The Coega Special Economic Zone (SEZ), in the Eastern Cape, has received environmental-impact assessment (EIA) approval for a 440 ha land-based aquaculture development zone (ADZ) and a desalination plant in Zone 10 of the Coega SEZ.
“The approval of the EIA is a step towards fulfilling the Coega SEZ’s vision to host one of the largest ADZs in South Africa and, simultaneously, respond to the severe water shortages experienced in the Nelson Mandela Bay (NMB),” Coega Development Corporation (CDC) project development manager Dr Keith du Plessis said in a statement issued on Monday.
Failure by especially smaller companies to obtain EIA approval often result in projects never seeing the light of day, and has been identified as a key reason the aquaculture sector in South Africa is largely untapped and underperforming.

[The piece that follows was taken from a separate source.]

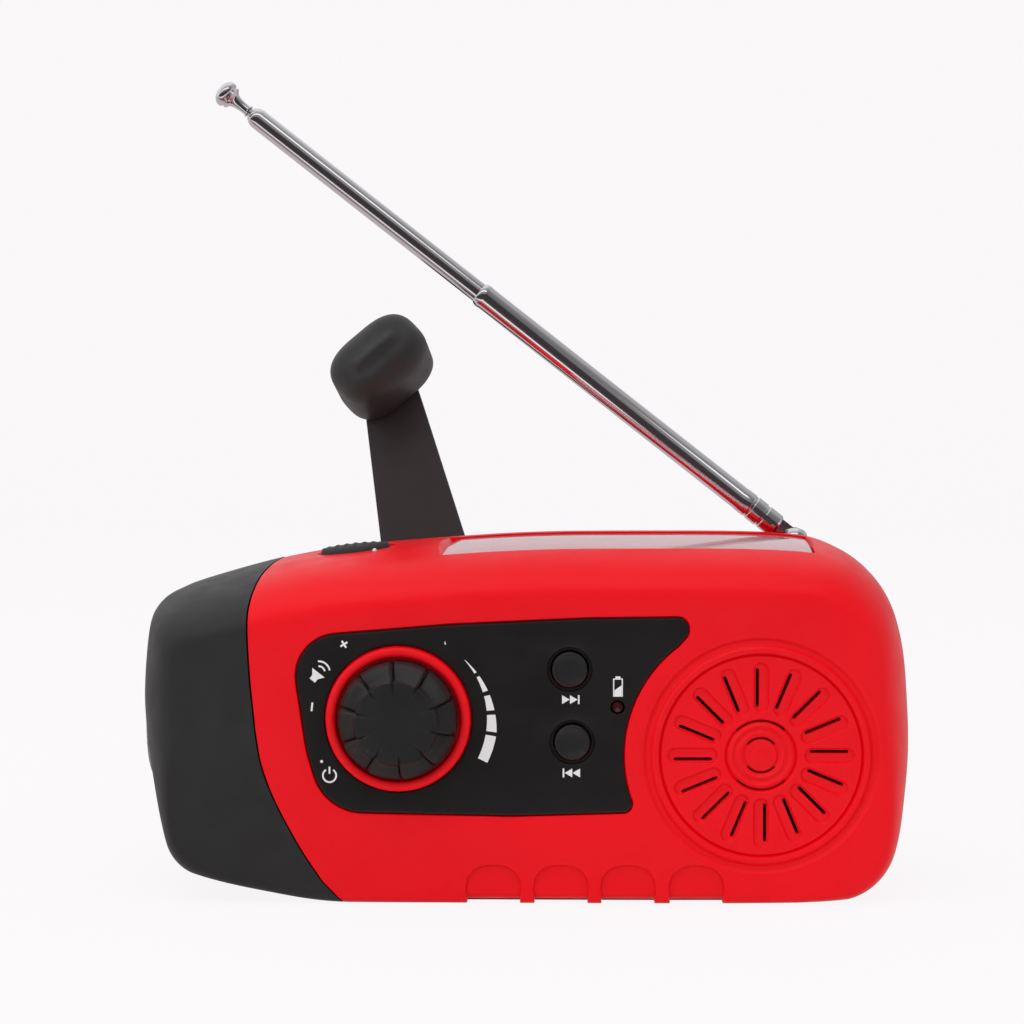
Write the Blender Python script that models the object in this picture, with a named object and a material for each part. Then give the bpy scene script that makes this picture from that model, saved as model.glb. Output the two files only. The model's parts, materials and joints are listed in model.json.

“The approved EIA relieves the financial burden from the investor, as it would ordinarily take up to two years for companies seeking to establish an aquaculture facility or a desalination plant at the Coega SEZ [to obtain approval].”
The NMB municipality, in February, announced that the water levels of the metro’s supply dams have reached an all-time low of just above 24%. The CDC now has authorisation to develop facilities for the desalination of water with a maximum capacity of 60 Mℓ/day.
This capacity, if tapped into, could provide almost one-quarter of the NMB metro’s current water consumption needs (currently at about 260 Mℓ/day).
Costs associated with desalination are often viewed as a major obstacle to an extensive roll-out of the technology; however, major strides have been made in this regard over the past few years that have seen costs coming down substantially, Du Plessis said.